GOAL: Return the first line, the line containing "COIL_BASE_EDGE_R = 2.95", and every line between them, exactly as they stand.
++++ GIVEN DATA ++++
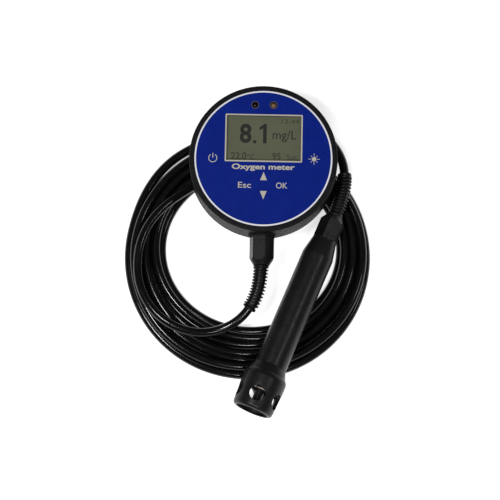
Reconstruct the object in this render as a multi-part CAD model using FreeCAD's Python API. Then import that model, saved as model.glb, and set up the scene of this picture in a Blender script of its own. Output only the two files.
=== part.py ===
import FreeCAD, Part
import math
import os

# Handheld dissolved-oxygen meter with its probe on a coiled cable, laid out flat.
# Millimetres, +Z up. The origin is on the table, at the centre of the cable coil.

V = FreeCAD.Vector

# ---------------------------------------------------------------- driving dimensions

# Cable and coil
CORD_D = 6.3
COIL_OUTER_R = 85.4
COIL_HEIGHT = 12.6
COIL_HOLE_RX = 59.0
COIL_HOLE_RY = 54.0
COIL_HOLE_CENTRE = (2.6, 5.5)
COIL_EDGE_R = 4.5
COIL_BASE_EDGE_R = 2.95

# Meter: a round case lying on the coil, its face up
METER_X = 11.0
METER_Y = 61.9
METER_BACK_Z = 13.2
METER_TURN = -1.1
CASE_R = 50.8
CASE_H = 30.0
CASE_WALL = 2.6
CASE_TOP_EDGE_R = 1.4
CASE_BACK_EDGE_R = 1.2
DECK_T = 2.2
FACE_RECESS = 0.8
BEZEL_W = 3.4
OVERLAY_T = 0.4
COVER_T = 3.0
COVER_FIT = 0.15
COVER_EDGE_R = 0.5
SCREW_CIRCLE_R = 43.5
SCREW_ANGLES = (35, 145, 215, 325)
SCREW_HEAD_R = 2.7
SCREW_HEAD_BOTTOM = 0.2
SCREW_HEAD_TOP = 1.6
SCREW_END = 10.5
SCREW_SLOT_L = 4.2
SCREW_SLOT_W = 0.7
SCREW_SLOT_DEPTH = 0.9
SCREW_HOLE_R = 1.5
SCREW_SINK_R = 3.0
SCREW_SINK_DEPTH = 1.7
BOSS_R = 3.2
PILOT_R = 1.2
PILOT_L = 10.0
GASKET_R = 0.74
GASKET_Z = 1.6
GASKET_GROOVE = (0.8, 2.4)
GASKET_GROOVE_DEPTH = 1.45

# Display
WINDOW_W = 51.0
WINDOW_H = 31.4
WINDOW_Y = 14.1
LCD_W = 57.0
LCD_H = 37.0
LCD_T = 2.2
LCD_GAP = 0.2
BACKLIGHT_T = 3.0
BACKLIGHT_GAP = 0.1
PANE_TOP_DEPTH = 0.2
PANE_BOTTOM_DEPTH = 1.4
PANE_FIT = 0.1

# Keys: name and centre on the face
KEYS = {
    "key_power": (-34.6, 0.0),
    "key_light": (34.6, 0.0),
    "key_up": (0.3, -12.4),
    "key_down": (0.3, -25.7),
    "key_esc": (-12.6, -18.8),
    "key_ok": (12.8, -18.8),
}
KEY_R = 5.2
KEY_STEM_R = 1.8
KEY_FIT = 0.08
KEY_POCKET_DEPTH = 0.6
KEY_POCKET_GAP = 0.3
SWITCH_SIZE = 6.0
SWITCH_H = 4.2
SWITCH_BUTTON_R = 1.6
SWITCH_BUTTON_RISE = 0.2
SWITCH_BODY_DROP = 0.6
KEY_STEM_REST = 0.65

# Infrared pair above the display
LED_X = 6.3
LED_Y = 37.3
LED_R = 1.9
LED_H = 6.2
LED_FLANGE_R = 2.3
LED_FLANGE_T = 1.0
LED_GAP = 0.3

# Boards and battery
BOARD_R = 39.5
BOARD_T = 1.6
BOARD_Z = 19.6
CELL_R = 7.1
CELL_L = 49.2
CELL_PITCH = 14.6
CELL_NUB_R = 2.7
CELL_NUB_L = 1.2
HOLDER_WALL = 1.2
HOLDER_H = 8.0
HOLDER_END_GAP = 2.2
HOLDER_SIDE_GAP = 0.4
CONTACT_T = 0.4
CONTACT_W = 9.0
CONTACT_TOP = 11.0
CHIPS = ((-15, -26, 12), (10, -27, 9), (0, 27, 10), (22, 24, 6))
CHIP_H = 1.5

# Cable glands, M12
GLAND_AF = 15.0
GLAND_THREAD_R = 6.0
GLAND_FLANGE_T = 3.1
GLAND_NECK_R = 5.6
GLAND_NECK_L = 8.0
GLAND_BORE_R = 4.9
GLAND_THREAD_L = 9.0
NUT_HEX_L = 11.6
NUT_CONE_L = 5.0
NUT_TURN = 15.0
PROBE_NUT_HEX_L = 9.6
LOCKNUT_T = 2.6
BEND_GUARD_D = 10.6
BEND_GUARD_L = 31.0
CORD_GAP = 0.15
METER_GLAND_Z = 13.5
GLAND_SEAT_R = 9.5
GLAND_SEAT_OUT = 1.0
GLAND_SEAT_L = 12.0
GLAND_HOLE_L = 30.0
THROUGH = 99.0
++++
RESPONSE:
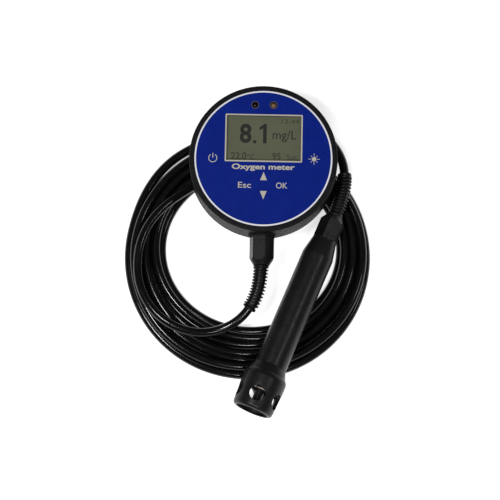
Reconstruct the object in this render as a multi-part CAD model using FreeCAD's Python API. Then import that model, saved as model.glb, and set up the scene of this picture in a Blender script of its own. Output only the two files.
=== part.py ===
import FreeCAD, Part
import math
import os

# Handheld dissolved-oxygen meter with its probe on a coiled cable, laid out flat.
# Millimetres, +Z up. The origin is on the table, at the centre of the cable coil.

V = FreeCAD.Vector

# ---------------------------------------------------------------- driving dimensions

# Cable and coil
CORD_D = 6.3
COIL_OUTER_R = 85.4
COIL_HEIGHT = 12.6
COIL_HOLE_RX = 59.0
COIL_HOLE_RY = 54.0
COIL_HOLE_CENTRE = (2.6, 5.5)
COIL_EDGE_R = 4.5
COIL_BASE_EDGE_R = 2.95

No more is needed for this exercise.